Savanna makes full-scale runs easy, but evolving what those runs look like requires the ability to experimentally modify every aspect of the pipeline, be that data, hyperparameters, pipeline steps, environments, sharding topologies, or anything else, at a smaller scale. In Savanna, experimenting is as simple as pushing changes to a branch and running CI from there. If you want to try a new dataset, you can add it to the ablation training config and run CI. If the resulting evals show an improvement, you can then merge this change into main to make it part of the next full-scale run. Hyperparameter sweeps are also easy. Since the pipeline is just a function, you can programmatically invoke it multiple times with different parameterisations. For example, below is an experiment to find which SFT and RL learning rates work best in the post-training pipeline shown previously: async post_training_learning_rate_experiment(config: PostTrainConfig) -> str: post_train_runs = [] for sft_learning_rate in (1e-4, 1e-5): for rl_learning_rate in (1e-4, 1e-5): run_config = config .with_sft_learning_rate(sft_learning_rate) .with_rl_learning_rate(rl_learning_rate) post_train_runs.append(spawn post_train(run_config)) post_train_evaluations = gather post_train_runs experiment_report_url = create_report(post_train_evaluations) return experiment_report_url Savanna will then orchestrate the sweep and collate the end results into a report for you to analyse. Here’s this experiment visualised in Savanna’s workflow engine UI: Blue nodes are “running” and orange nodes are “awaiting cache”. Although we call post_train four times, the SFT stage will only run twice: Savanna’s workflow engine recognises when stages have the same inputs and will read their outputs from the cache when the corresponding running stage completes. This lets you launch sweeps that modify multiple aspects of the pipeline without worrying about the combinatorial explosion of redundant computation. For pre-training runs or long-running RL jobs, we incrementally emit and evaluate checkpoints so we can better understand how our model changes throughout training. After training, Savanna automatically evaluates the model on our benchmark suite, and collects all results and metrics into a run report. Savanna also automatically updates our model leaderboard, which we display on a big screen in our Heidelberg HQ so everyone shares the excitement when we train our new best model.
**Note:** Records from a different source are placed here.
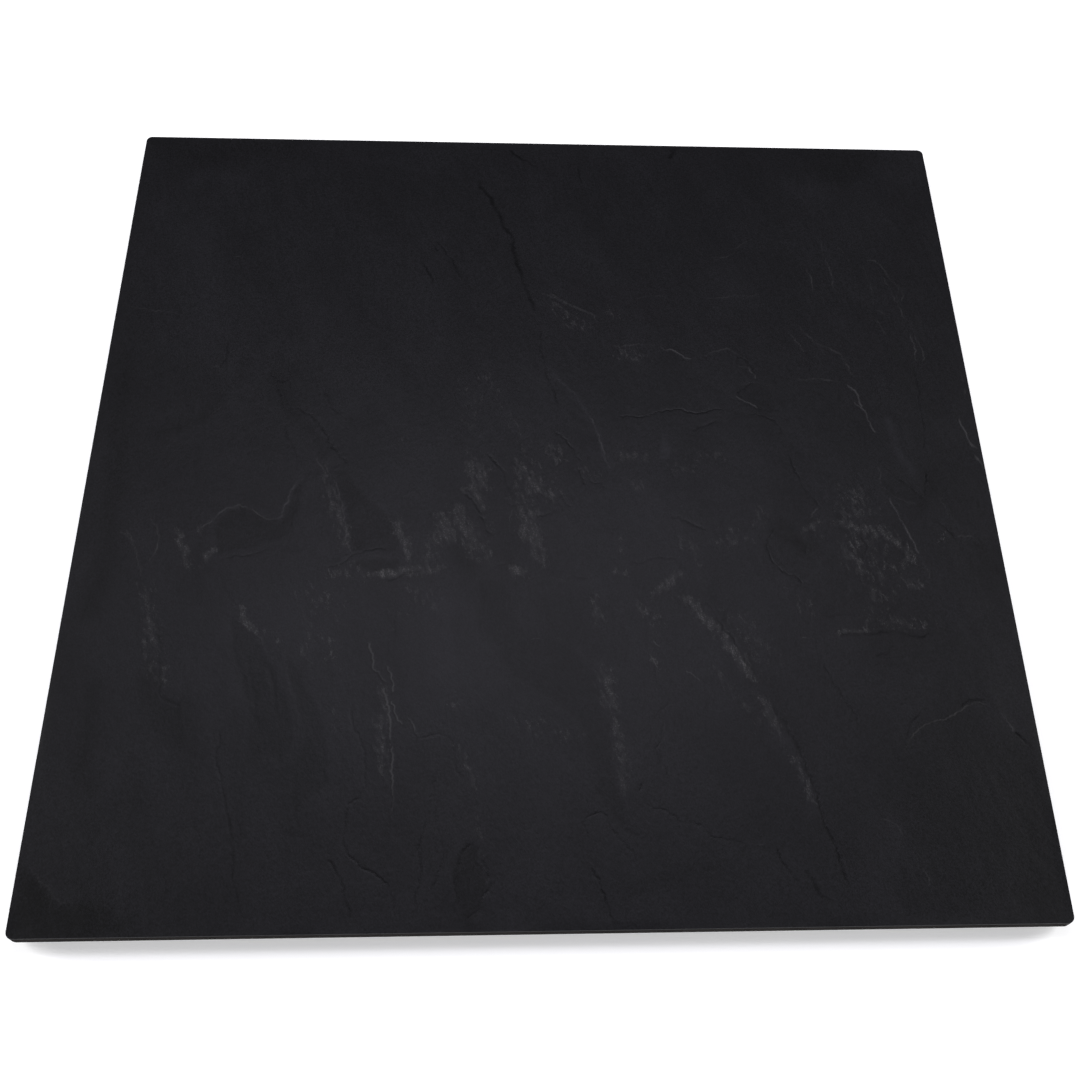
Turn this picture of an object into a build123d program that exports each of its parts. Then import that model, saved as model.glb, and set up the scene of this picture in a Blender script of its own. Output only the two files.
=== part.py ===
"""A thin riven stone bench slab for leatherwork.

One square of black stone, split along its bed on top and sawn flat underneath, with a glass-mesh and
resin backing bonded to the sawn side and a grid of stick-on rubber feet that stop it sliding and keep
its span short under a mallet.

Frame, in millimetres: +X runs right along the front edge, +Y runs to the back and +Z is up. The origin
is on the bench under the middle of the slab, so the feet stand on Z = 0. Each piece is its own solid
and is written to parts/ under its own name.
"""

import math
import os

from build123d import *

# Stone
SLAB_WIDTH = 700.0  # along X
SLAB_DEPTH = 700.0  # along Y
STONE_THICKNESS = 10.0  # from the sawn back to the top of the riven face
CORNER_RADIUS = 5.0  # upright corners, seen from above
ARRIS = 0.8  # 45 degree bevel round the top and the bottom of the edge

# Glass mesh set in resin on the sawn back
BACKING_THICKNESS = 0.6
BACKING_MARGIN = 4.0  # bare stone left round the backing
BACKING_CORNER_RADIUS = 3.0

# Rubber feet
FOOT_DIAMETER = 25.0
FOOT_HEIGHT = 3.0
FOOT_EDGE_ROUND = 0.5  # round on the rim that meets the bench
FOOT_INSET = 45.0  # from the slab's edge to the centre of an outer foot
RECESS_WALL = 2.25  # rubber left round the recess in the top of a foot
RECESS_DEPTH = 0.4  # how deep the tape sits in the top of its foot
RECESS_DIAMETER = FOOT_DIAMETER - 2 * RECESS_WALL
GRIP_CENTRE_DIAMETER = 6.0  # flat land in the middle of the sole
GRIP_GROOVE_WIDTH = 1.2
GRIP_GROOVE_DEPTH = 0.6
GRIP_RIB_WIDTH = 1.8  # land left between two grooves

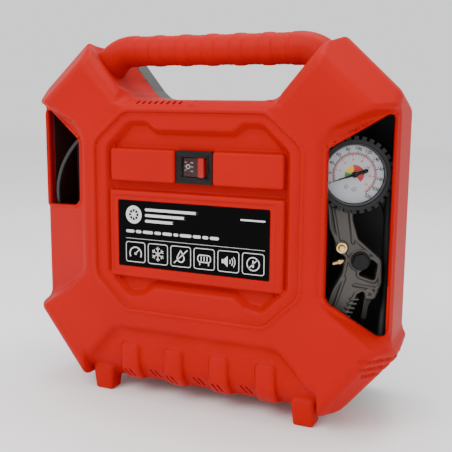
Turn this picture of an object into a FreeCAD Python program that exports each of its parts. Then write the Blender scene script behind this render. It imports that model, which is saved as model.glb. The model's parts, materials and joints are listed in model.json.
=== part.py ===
"""Suitcase air compressor: a red and grey clam-shell body on four feet, with a carry
handle, a rocker switch, a tyre gun with a gauge in the right compartment, a mains cord
in the left one, and a geared motor with a single-cylinder pump inside.

Millimetres, +Z up.  The model is drawn with its front plane at y = 0 and is moved back
by FRONT_TO_MIDDLE when it is saved, so that the origin is under its middle, on the floor.
"""
import FreeCAD, Part
import math
import os

Vector = FreeCAD.Vector
os.makedirs("parts", exist_ok=True)

# ---- driving dimensions ----
FRONT_TO_MIDDLE = 70.75    # front plane to the middle of the depth
PARTING = 77.0             # depth at which the front and rear shells meet
FOOT_X = 106.5             # middle of each foot, left and right of the centre
FOOT_FRONT = 22.0          # depth of the front feet
FOOT_REAR = 129.0          # depth of the rear feet
BACK = 143.0               # rear face of the rear shell
ARM_BACK = 104.0           # rear end of the four corner arms
BEVEL = 31.0               # depth at which the arms reach their full outline
WALL = 3.0                 # shell wall
BODY_FLOOR = 13.0          # underside of the body above the ground
GAP_FLOOR = 292.0          # bottom of the hand gap under the handle
SIDE = 180.0               # half width over the side walls
HIP = 190.0                # half width over the lower arms
TOP = 351.0                # top of the upper arms
FLANK_START = 124.8        # half width at which the slanted window panels begin
FLANK_DEPTH = 6.0          # their depth there
FLANK_SLOPE = 0.376        # depth gained per millimetre outwards
TRAY_IN = 106.0            # inner wall of both storage compartments, half width
TRAY_FLOOR = 52.0
TRAY_TOP = 286.0
TRAY_BACK = 74.0

PANEL_HALF = 105.0         # half width of the eight-sided ridge on the front
PANEL_TOP = 282.7
PANEL_BOTTOM = 91.2
PANEL_FLOOR = 10.0         # depth of the pocket inside the ridge
BAR_FACE = 2.0             # depth of the raised bar and frame in the pocket

HANDLE_Y, HANDLE_Z, HANDLE_R = 45.0, 338.0, 15.0

MOTOR_Y, MOTOR_Z = 84.0, 100.0
PINION_TEETH, GEAR_TEETH, MODULE = 18, 72, 1.0
CRANK_Z = MOTOR_Z + (PINION_TEETH + GEAR_TEETH) * MODULE / 2 + 0.1
THROW = 14.0               # crank radius, half the stroke
ROD_LENGTH = 60.0
ROD_X = 54.0               # plane of the connecting rod and the cylinder
WRIST_Z = CRANK_Z + THROW + ROD_LENGTH
BORE_R = 22.0
CYLINDER_FOOT, CYLINDER_HEAD = 192.0, 242.0

GAUGE = Vector(142.7, 26.5, 230.4)          # middle of the gauge dial
GUN_TURN = math.degrees(math.atan(FLANK_SLOPE))  # the gun lies along the window panel
DIAL_R = 25.0

HOSE_R = 4.0
CORD_R = 2.2


# ---- helpers ----
def save(name, shape):
    shape = shape.copy()
    shape.translate(Vector(0, -FRONT_TO_MIDDLE, 0))
    shape.exportStep("parts/" + name + ".step")
    print(name, "solids", len(shape.Solids), "valid", shape.isValid(),
          "volume", round(shape.Volume))


def fuse(shapes):
    return shapes[0].multiFuse(shapes[1:]).removeSplitter()


def group(shapes):
    """Separate solids kept in one node."""
    return Part.makeCompound(shapes)


def block(x0, x1, y0, y1, z0, z1):
    return Part.makeBox(x1 - x0, y1 - y0, z1 - z0, Vector(x0, y0, z0))


def rod(r, start, end):
    start, end = Vector(*start), Vector(*end)
    return Part.makeCylinder(r, (end - start).Length, start, end - start)


def tube(r_out, r_in, start, end):
    return rod(r_out, start, end).cut(rod(r_in, start, end))


def mirrored(half):
    """A symmetric outline from its right half, listed from top to bottom."""
    return half + [(-p[0],) + tuple(p[1:]) for p in reversed(half) if p[0] != 0]


def outline_wire(points, y):
    """Closed wire in the XZ plane; a point's third value is its corner radius."""
    n = len(points)
    edges = []
    last = None
    first = None
    for i in range(n):
        here = Vector(points[i][0], y, points[i][1])
        before = Vector(points[i - 1][0], y, points[i - 1][1])
        after = Vector(points[(i + 1) % n][0], y, points[(i + 1) % n][1])
        radius = points[i][2] if len(points[i]) > 2 else 0
        if radius:
            a, b = (before - here).normalize(), (after - here).normalize()
            half_angle = a.getAngle(b) / 2
            reach = radius / math.tan(half_angle)
            mid = here + (a + b).normalize() * (radius / math.sin(half_angle) - radius)
            start, end = here + a * reach, here + b * reach
        else:
            start = end = here
        if last is not None and (start - last).Length > 1e-6:
            edges.append(Part.makeLine(last, start))
        if radius:
            edges.append(Part.Arc(start, mid, end).toShape())
        if first is None:
            first = start
        last = end
    if (first - last).Length > 1e-6:
        edges.append(Part.makeLine(last, first))
    return Part.Wire(edges)


def plate(points, y0, y1):
    """An XZ outline made solid from depth y0 to depth y1."""
    return Part.Face(outline_wire(points, y0)).extrude(Vector(0, y1 - y0, 0))


def beyond(point, normal, size=900.0):
    """A large block on the outer side of a plane."""
    slab = Part.makeBox(size, size, size, Vector(-size / 2, -size / 2, 0))
    slab.Placement = FreeCAD.Placement(Vector(*point),
                                       FreeCAD.Rotation(Vector(0, 0, 1), Vector(*normal)))
    return slab


def plane_normal(a, b, c, outward):
    n = (Vector(*b) - Vector(*a)).cross(Vector(*c) - Vector(*a)).normalize()
    return n if n.dot(Vector(*outward)) > 0 else n * -1


def bevel(a, b, c, outward, inset):
    """The stock outside the plane through three points, moved inwards by the inset."""
    n = plane_normal(a, b, c, outward)
    return beyond(Vector(*a) - n * inset, n)


def both_sides(shape):
    return [shape, shape.mirror(Vector(0, 0, 0), Vector(1, 0, 0))]


# ---- clam-shell body ----
def full_outline(inset):
    half = [(0, GAP_FLOOR - inset), (76 + inset * 0.4, GAP_FLOOR - inset, 14),
            (125, TOP - inset * 1.8, 6), (131, TOP - 3 - inset * 1.4, 6),
            (SIDE - inset, 302 - inset * 0.4, 8), (SIDE - inset, 86, 10),
            (HIP - inset * 1.25, 73 + inset * 0.1, 9), (140 - inset * 0.4, BODY_FLOOR + 2 + inset, 10),
            (118, BODY_FLOOR + inset, 30), (0, BODY_FLOOR + inset)]
    return mirrored(half)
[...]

How Savanna works When you trigger a run, Savanna launches a job on Flyte, our workflow engine of choice, which runs in Kubernetes. Flyte provides a convenient way to run arbitrary tasks, durable execution, sequencing, parallelism, retries, caching and a UI to visualise runs. We store model and data artefacts immutably in our on-prem object store and track their versions in Weights & Biases. This lets us easily assign cleanup policies to keep our storage system tidy and gives us a UI to explore artefact lineage interactively. We then stream this data to our Kubernetes GPU clusters for training. During training, our jobs log metrics to our monitoring system so we can track progress and performance in real time, and send alerts if intervention is necessary.